_SHORT PROBLEM_. Among the lines below, keep only those from the one containing "corners = np.array([vert.co" through the one containing "imported = [obj", and reproduce them exactly.

_ENTRIES SHOWN_.
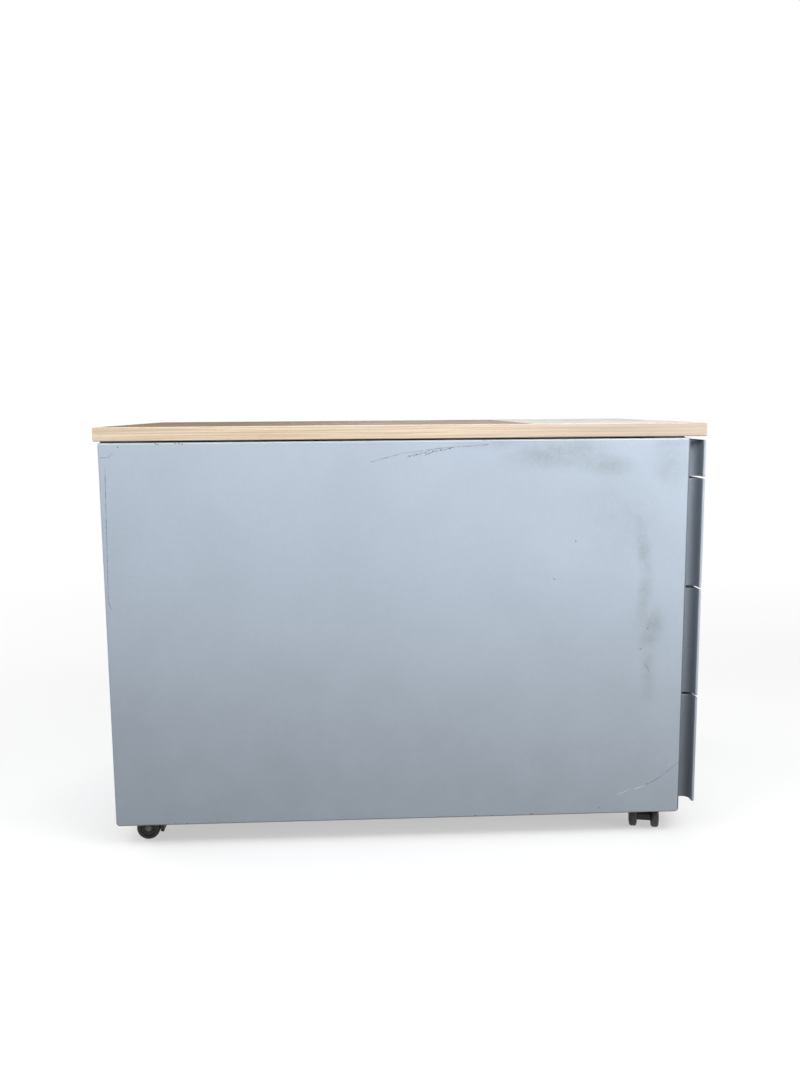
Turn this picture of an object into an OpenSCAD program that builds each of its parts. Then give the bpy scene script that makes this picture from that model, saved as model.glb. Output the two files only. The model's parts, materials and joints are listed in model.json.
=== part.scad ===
// Mobile office pedestal: a folded sheet-steel case on four twin-wheel castors, with a decor board on top,
// one shallow pencil drawer and three deep drawers on telescopic rails, and a central lock.
// Millimetres. Z is up, the floor is z = 0, the fronts face -Y, and the origin is midway under the board.

/* [Top board] */
// Width over the edge bands
top_w = 430; // [400:1:500]
// Depth over the edge bands
top_d = 800; // [600:1:900]
// Thickness of the board
board_t = 18; // [16:1:30]
// Thickness of the edge band
band_t = 2; // [1:0.1:3]
// Radius on the band's arrises and on the board's corners
band_r = 1.5; // [0.5:0.1:3]

/* [Case] */
// Thickness of the case's sheet
sheet = 1; // [0.8:0.1:1.2]
// Outside radius of the side panels' bends
bend_r = 2.5; // [1.5:0.1:4]
// Radius of the side panels' lower corners
panel_corner_r = 5; // [3:0.5:8]
// Width of the flanges around a side panel
flange_w = 21; // [20:0.5:24]
// How far a side panel stands back from the board's side edge
side_setback = 1; // [0:0.5:4]
// How far the back stands in from the board's rear edge
rear_setback = 5.3; // [0:0.1:12]
// Shadow gap between the side panels and the board
shadow_gap = 2; // [1:0.5:5]
// How far the side panels reach below the base pan's underside
skirt_h = 13.7; // [6:0.1:20]
// Thickness of the base pan's sheet
pan_t = 1.2; // [0.8:0.1:2]
// Thickness of the top rails' web and of the uprights
rail_sheet = 1.5; // [1:0.1:2]
// Depth of a top rail, front to back
top_rail_d = 40; // [30:1:60]
// Drop of a top rail's web
top_rail_drop = 11; // [6:0.5:12]
// Width of an upright, front to back
upright_w = 30; // [20:1:40]

/* [Drawers] */
// Height of one modular unit
unit_h = 50; // [48:1:60]
// Units in a deep drawer
deep_units = 3; // [3:1:5]
// Height of the seam between two fronts
seam = 3; // [2:0.1:5]
// Height of the first front above the side panels' lower edge
front_lift = 15.1; // [13.4:0.1:24]
// Thickness of a front
front_t = 20; // [18:0.5:26]
// Gap between a front and the case
front_gap = 1.4; // [1:0.1:3]
// Depth of the finger cove, measured sideways
cove_w = 17; // [14:0.5:17]
// Radius inside the finger cove
cove_r = 7.5; // [4:0.5:10]
// Thickness of the lip that the fingers pull
lip_t = 4; // [3:0.1:5]
// Radius on the lip's edges
lip_r = 1.5; // [0.5:0.1:2]
// Thickness of the drawer boxes' sheet
box_sheet = 1; // [0.8:0.1:1.5]
// Height of a deep drawer's box
deep_box_h = 118; // [100:1:130]
// Height of the pencil drawer's box
pencil_box_h = 33; // [28:0.5:34]
// Space behind the drawer boxes
rear_space = 57; // [40:1:80]
// Height of the folded hem round a box's top edge
hem_h = 6; // [4:0.5:10]
// Thickness of the folded hem
hem_t = 2.4; // [2:0.1:4]

/* [Rails] */
// Width of a telescopic rail set
rail_w = 12.7; // [12:0.1:13.5]
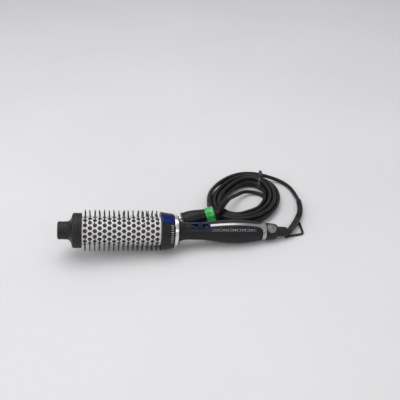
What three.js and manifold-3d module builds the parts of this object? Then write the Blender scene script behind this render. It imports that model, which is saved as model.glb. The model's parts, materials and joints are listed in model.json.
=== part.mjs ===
// Hot air brush: a perforated barrel with nylon pins, a heater, a slim handle with a fan, and a coiled cord.
// Millimetres, +Z up. The brush lies on its pins and on the belly of its handle, and the coil lies behind it.
// The brush is drawn about its own axis, along local X, with the middle of the barrel at 0 and the tip at -X.
// Angles round that axis are in degrees: 0 is the horizontal front (-Y) and 90 is the top.

import * as THREE from 'three';
import { mergeVertices } from 'three/addons/utils/BufferGeometryUtils.js';
import Module from 'manifold-3d';

const wasm = await Module();
wasm.setup();

// ---------------------------------------------------------------- driving dimensions
const GAP = 0.3;
const TILT = THREE.MathUtils.degToRad(5.57);
const AXIS_HEIGHT = 34.6;
const SIDES = 24;
const SMALL_SIDES = 16;

// the solids that follow have their stations along the axis as start and end, and radii as outer and inner
const BARREL = { start: -55.4, end: 56.1, outer: 21, inner: 20.2 };
const HOLES = { columns: 16, around: 16, pitch: 6.78, radius: 3.1, angle: 33 };
const PIN = { root: 0.9, tip: 29.8 };
const STRIP = { count: 8, inner: 16.9, outer: 19.7, end: 52.8 };
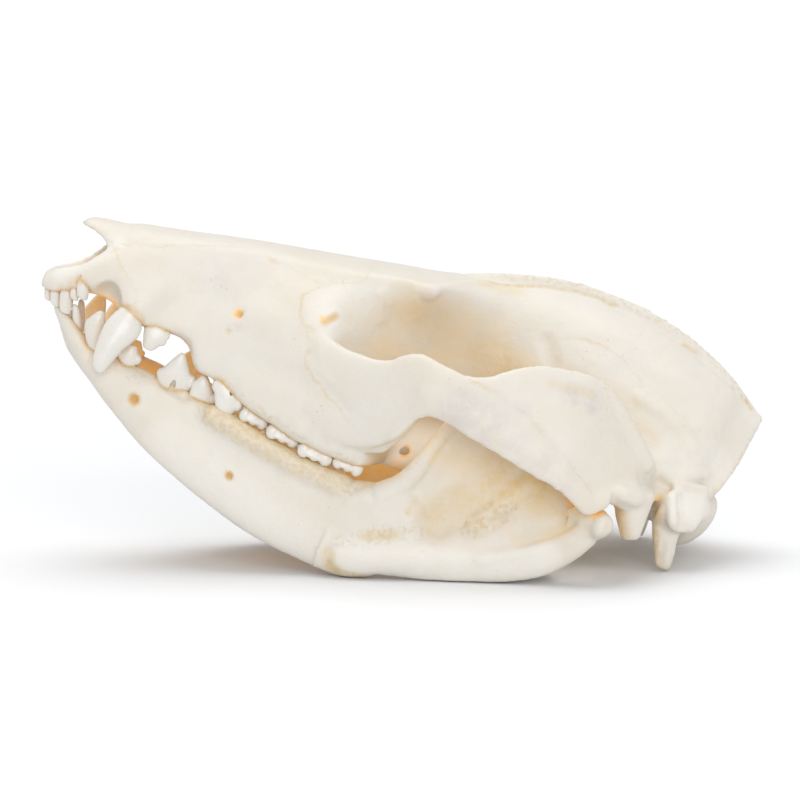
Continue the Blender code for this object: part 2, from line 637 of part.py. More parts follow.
UPPER_MOLARS = [
    # x middle, y middle, gum, buccal tip, half length, half width
    (39.2, 12.5, -1.7, -4.0, 2.25, 2.3),
    (44.6, 14.2, -2.5, -4.7, 2.65, 2.5),
    (50.5, 15.8, -3.0, -5.4, 2.75, 2.6),
    (56.0, 16.3, -2.8, -5.0, 2.25, 2.3)]
LOWER_MOLARS = [
    # x middle, y middle, gum, top, half length, half width
    (37.0, 11.0, -4.5, -3.1, 2.1, 1.35),
    (42.2, 11.9, -5.0, -3.45, 2.35, 1.45),
    (47.9, 13.0, -5.5, -3.95, 2.5, 1.5),
    (53.9, 13.9, -5.8, -4.3, 2.6, 1.5)]
MOLAR_SLOPE = -0.35     # the chewing faces of the upper and lower molars tilt alike


def upper_molar(x, y, gum, tip, half_length, half_width):
    inner = tip - MOLAR_SLOPE * half_width
    return [
        (x, y, gum + 2.6, half_length * 0.62, half_width * 0.62, 0.8, 0),
        (x, y, gum, half_length * 0.86, half_width * 0.84, 0.75, 0),
        (x, y, (gum + inner) / 2 - 0.2, half_length, half_width, 0.7, MOLAR_SLOPE / 2),
        (x, y, inner, half_length * 0.88, half_width * 0.86, 0.75, MOLAR_SLOPE)]


def lower_molar(x, y, gum, top, half_length, half_width):
    return [
        (x, y, gum - 2.8, half_length * 0.62, half_width * 0.62, 0.8, 0),
        (x, y, gum, half_length * 0.88, half_width * 0.86, 0.75, 0),
        (x, y, (gum + top) / 2, half_length, half_width, 0.7, MOLAR_SLOPE / 2),
        (x, y, top, half_length * 0.84, half_width * 0.8, 0.75, MOLAR_SLOPE)]


def teeth_of_one_side():
    """Name, sides and levels of every tooth on the right; the upper second premolar is lost."""
    teeth = {
        "upper_incisor_1": (6, upper_incisor(0.9, 1.3, 3.6, 1.8, 0.55, 0.6, 0.2)),
        "upper_incisor_2": (6, upper_incisor(2.3, 2.8, 3.9, 1.6, 0.7, 0.6, 0.1)),
        "upper_incisor_3": (6, upper_incisor(3.9, 4.15, 4.2, 1.4, 0.85, 0.6, -0.1)),
        "upper_incisor_4": (6, upper_incisor(5.0, 5.5, 4.9, 3.6, 0.5, 0.45, 0.0)),
        "upper_incisor_5": (6, upper_incisor(6.2, 6.2, 6.0, 4.2, 0.8, 0.6, 0.0)),
        "upper_canine": (8, [
            (16.4, 9.7, 10.5, 1.3, 0.9, 1, 0),
            (15.0, 10.5, 5.6, 2.15, 1.45, 1, 0),
            (14.4, 11.4, 1.4, 2.05, 1.4, 1, 0),
            (13.8, 12.2, -2.0, 1.3, 0.95, 1, 0),
            (13.4, 12.7, -4.6, 0.45, 0.35, 1, 0)]),
        "upper_premolar_1": (8, [
            (19.0, 9.9, 6.2, 0.9, 0.6, 1, 0),
            (19.0, 10.2, 4.0, 1.6, 0.85, 1, 0),
            (18.9, 10.4, 2.7, 1.6, 0.85, 1, 0),
            (18.5, 10.5, 1.3, 0.7, 0.5, 1, 0)]),
        "upper_premolar_3": (8, [
            (33.6, 11.9, 3.4, 1.8, 0.8, 1, 0),
            (33.8, 12.6, 0.4, 2.6, 1.1, 0.9, 0),
            (34.2, 13.0, -1.8, 2.0, 1.1, 1, 0),
            (34.9, 13.3, -4.5, 0.45, 0.4, 1, 0)]),
        "lower_incisor_1": (6, lower_incisor((5.2, 0.8, -1.1), (3.8, 0.8, 1.9), 0.5, 0.42)),
        "lower_incisor_2": (6, lower_incisor((5.8, 1.9, -1.0), (4.3, 1.8, 2.1), 0.55, 0.45)),
        "lower_incisor_3": (6, lower_incisor((6.6, 3.1, -1.0), (5.1, 2.8, 2.3), 0.6, 0.45)),
        "lower_incisor_4": (6, lower_incisor((7.7, 4.2, -1.2), (6.2, 3.8, 2.7), 0.65, 0.5)),
        "lower_canine": (8, [
            (13.2, 5.6, -6.6, 0.9, 0.8, 1, 0),
            (11.5, 6.9, -2.2, 1.5, 1.25, 1, 0),
            (10.9, 7.4, 0.8, 1.35, 1.1, 1, 0),
            (10.0, 7.8, 3.9, 0.55, 0.45, 1, 0)]),
        "lower_premolar_1": (8, [
            (17.3, 7.6, -4.4, 0.8, 0.6, 1, 0),
            (17.0, 8.1, -2.0, 1.4, 0.85, 1, 0),
            (16.9, 8.2, -0.6, 1.35, 0.85, 1, 0),
            (16.9, 8.3, 0.8, 0.7, 0.5, 1, 0)]),
        "lower_premolar_2": (8, [
            (25.2, 8.6, -5.6, 1.9, 0.7, 1, 0),
            (25.2, 9.2, -2.6, 2.9, 1.0, 0.9, 0),
            (25.4, 9.5, 0.0, 2.2, 0.9, 1, 0),
            (25.8, 9.7, 2.7, 0.55, 0.4, 1, 0)]),
        "lower_premolar_3": (8, [
            (31.2, 9.6, -5.8, 1.6, 0.7, 1, 0),
            (31.2, 10.1, -3.0, 2.2, 0.95, 0.9, 0),
            (30.8, 10.3, -1.2, 1.8, 0.85, 1, 0),
            (30.2, 10.4, 1.0, 0.55, 0.4, 1, 0)]),
    }
    for number, sizes in enumerate(UPPER_MOLARS, start=1):
        teeth[f"upper_molar_{number}"] = (10, upper_molar(*sizes))
    for number, sizes in enumerate(LOWER_MOLARS, start=1):
        teeth[f"lower_molar_{number}"] = (10, lower_molar(*sizes))
    return teeth


def side_name(tooth, side):
    row, rest = tooth.split("_", 1)
    return f"{row}_{'right' if side > 0 else 'left'}_{rest}"


def worn(levels, wear):
    levels = [list(level) for level in levels]
    levels[-1][2] -= wear
    levels[-2][2] -= wear / 2
    return levels


# Assembly

def clear_scene():
    for thing in list(bpy.data.objects):
        bpy.data.objects.remove(thing, do_unlink=True)


def finish_material(name, colour, roughness):
    material = bpy.data.materials.new(name)
    material.use_nodes = True
    shader = material.node_tree.nodes["Principled BSDF"]
    shader.inputs["Base Color"].default_value = colour
    shader.inputs["Roughness"].default_value = roughness
    shader.inputs["Metallic"].default_value = 0.0
    return material


def droop():
    x, z = JAW_CONDYLE_AXIS
    hinge = Matrix.Translation((x, 0, z))
    return hinge @ Matrix.Rotation(math.radians(-RIGHT_JAW_DROOP_DEGREES), 4, "Y") @ hinge.inverted()


def mirror_object(thing, name):
    bm = bmesh.new()
    bm.from_mesh(thing.data)
    bmesh.ops.transform(bm, matrix=Matrix.Diagonal((1, -1, 1, 1)), verts=bm.verts)
    bmesh.ops.reverse_faces(bm, faces=bm.faces)
    return new_object(name, bm)


def halve(thing, point, normal):
    """Cuts away what lies beyond a plane and closes the cut with a flat face."""
    bm = bmesh.new()
    bm.from_mesh(thing.data)
    everything = list(bm.verts) + list(bm.edges) + list(bm.faces)
    cut_edges = bmesh.ops.bisect_plane(bm, geom=everything, plane_co=point, plane_no=normal,
                                       clear_outer=True, dist=1e-4)["geom_cut"]
    edges = [item for item in cut_edges if isinstance(item, bmesh.types.BMEdge)]
    if edges:
        bmesh.ops.contextual_create(bm, geom=edges)
        bmesh.ops.holes_fill(bm, edges=bm.edges, sides=0)
    bmesh.ops.triangulate(bm, faces=[face for face in bm.faces if len(face.verts) > 4])
    bm.to_mesh(thing.data)
    bm.free()


def main():
    clear_scene()
    bone = finish_material("bone", BONE_COLOUR, BONE_ROUGHNESS)
    enamel = finish_material("enamel", ENAMEL_COLOUR, ENAMEL_ROUGHNESS)

    cranium = make_cranium()
    right_mandible = make_right_mandible()
    halve(right_mandible, (0, SYMPHYSIS_HALF_GAP, 0), (0, -1, 0))
    thin_out(right_mandible, MANDIBLE_FACES)
    left_mandible = mirror_object(right_mandible, "left_mandible")
    right_mandible.data.transform(droop())

    teeth = []
    sockets = bmesh.new()
    for tooth, (sides, levels) in teeth_of_one_side().items():
        for side in (1, -1):
            drooping = side > 0 and tooth.startswith("lower")
            shape = levels
            if side > 0 and tooth == "lower_premolar_2":
                shape = worn(levels, RIGHT_PREMOLAR_WEAR)
            rings = tooth_rings(shape, sides)
            socket = tooth_rings(shape, sides, GAP)
            if side < 0:
                rings, socket = mirrored(rings), mirrored(socket)
            if drooping:
                rings, socket = moved(rings, droop()), moved(socket, droop())
            bm = bmesh.new()
            loft(bm, rings)
            teeth.append(new_object(side_name(tooth, side), bm))
            loft(sockets, socket)
    cutter = new_object("sockets", sockets)
    for bone_piece in (cranium, left_mandible, right_mandible):
        cut(bone_piece, cutter)
    bpy.data.objects.remove(cutter)

    turn = Matrix.Rotation(math.radians(SKULL_PITCH_DEGREES), 4, "Y")
    pieces = [cranium, left_mandible, right_mandible] + teeth
    for piece in pieces:
        piece.data.transform(turn)
    for mandible in (left_mandible, right_mandible):
        halve(mandible, (0, 0, -GROUND_DEPTH), (0, 0, -1))
    place_on_ground(pieces)
    for piece in pieces:
        piece.data.materials.clear()
        piece.data.materials.append(enamel if piece in teeth else bone)
        piece.data.shade_smooth()
        piece.data.set_sharp_from_angle(angle=math.radians(SHARP_EDGE_DEGREES))


def place_on_ground(pieces):
    """Metres, with the origin on the table under the middle of the skull's box."""
    corners = np.array([vert.co for piece in pieces for vert in piece.data.vertices])
    low, high = corners.min(axis=0), corners.max(axis=0)
    shift = Matrix.Translation((-(low[0] + high[0]) / 2, -(low[1] + high[1]) / 2, GROUND_DEPTH))
    for piece in pieces:
        piece.data.transform(Matrix.Scale(METRES_PER_MM, 4) @ shift)


main()
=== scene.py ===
import json
import math

import bmesh
import bpy
import numpy as np
from mathutils import Matrix, Vector, noise
from mathutils.bvhtree import BVHTree
from mathutils.kdtree import KDTree

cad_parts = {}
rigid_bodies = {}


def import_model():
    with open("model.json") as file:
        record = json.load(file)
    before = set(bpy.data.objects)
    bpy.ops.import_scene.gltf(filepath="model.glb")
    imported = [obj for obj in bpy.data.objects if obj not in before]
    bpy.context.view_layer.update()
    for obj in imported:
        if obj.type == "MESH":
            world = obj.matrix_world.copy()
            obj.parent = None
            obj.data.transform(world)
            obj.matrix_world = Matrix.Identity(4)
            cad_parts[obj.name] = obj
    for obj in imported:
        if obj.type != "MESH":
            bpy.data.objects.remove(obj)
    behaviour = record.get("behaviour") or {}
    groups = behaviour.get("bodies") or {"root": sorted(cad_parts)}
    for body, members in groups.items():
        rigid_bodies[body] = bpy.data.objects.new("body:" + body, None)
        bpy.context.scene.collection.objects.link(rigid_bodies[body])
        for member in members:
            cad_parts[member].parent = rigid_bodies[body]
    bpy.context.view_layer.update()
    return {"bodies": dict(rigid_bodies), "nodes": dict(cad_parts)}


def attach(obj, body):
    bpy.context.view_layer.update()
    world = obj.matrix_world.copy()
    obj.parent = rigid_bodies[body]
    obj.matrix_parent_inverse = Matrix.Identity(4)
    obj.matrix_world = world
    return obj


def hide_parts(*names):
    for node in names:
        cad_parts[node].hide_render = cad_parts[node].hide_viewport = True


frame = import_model()
kept = set(frame["nodes"].values()) | set(frame["bodies"].values())
for thing in list(bpy.data.objects):
    if thing not in kept:
        bpy.data.objects.remove(thing)
print("stage: frame loaded")

# Bones and teeth are shaped in millimetres on the skull's own axes: x back from the tip of the
# snout, y to its right, z up from the upper tooth row. toTable lays the skull on its lower jaw.
lying = dict(pitchDegrees=22.0, alongX=-60.48, lift=42.55, metresPerMm=0.001)
toTable = (Matrix.Scale(lying["metresPerMm"], 4)
           @ Matrix.Translation((lying["alongX"], 0, lying["lift"]))
           @ Matrix.Rotation(math.radians(lying["pitchDegrees"]), 4, "Y"))

# Camera, as far off as the photograph's perspective asks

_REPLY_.
    corners = np.array([vert.co for piece in pieces for vert in piece.data.vertices])
    low, high = corners.min(axis=0), corners.max(axis=0)
    shift = Matrix.Translation((-(low[0] + high[0]) / 2, -(low[1] + high[1]) / 2, GROUND_DEPTH))
    for piece in pieces:
        piece.data.transform(Matrix.Scale(METRES_PER_MM, 4) @ shift)


main()
=== scene.py ===
import json
import math

import bmesh
import bpy
import numpy as np
from mathutils import Matrix, Vector, noise
from mathutils.bvhtree import BVHTree
from mathutils.kdtree import KDTree

cad_parts = {}
rigid_bodies = {}


def import_model():
    with open("model.json") as file:
        record = json.load(file)
    before = set(bpy.data.objects)
    bpy.ops.import_scene.gltf(filepath="model.glb")
    imported = [obj for obj in bpy.data.objects if obj not in before]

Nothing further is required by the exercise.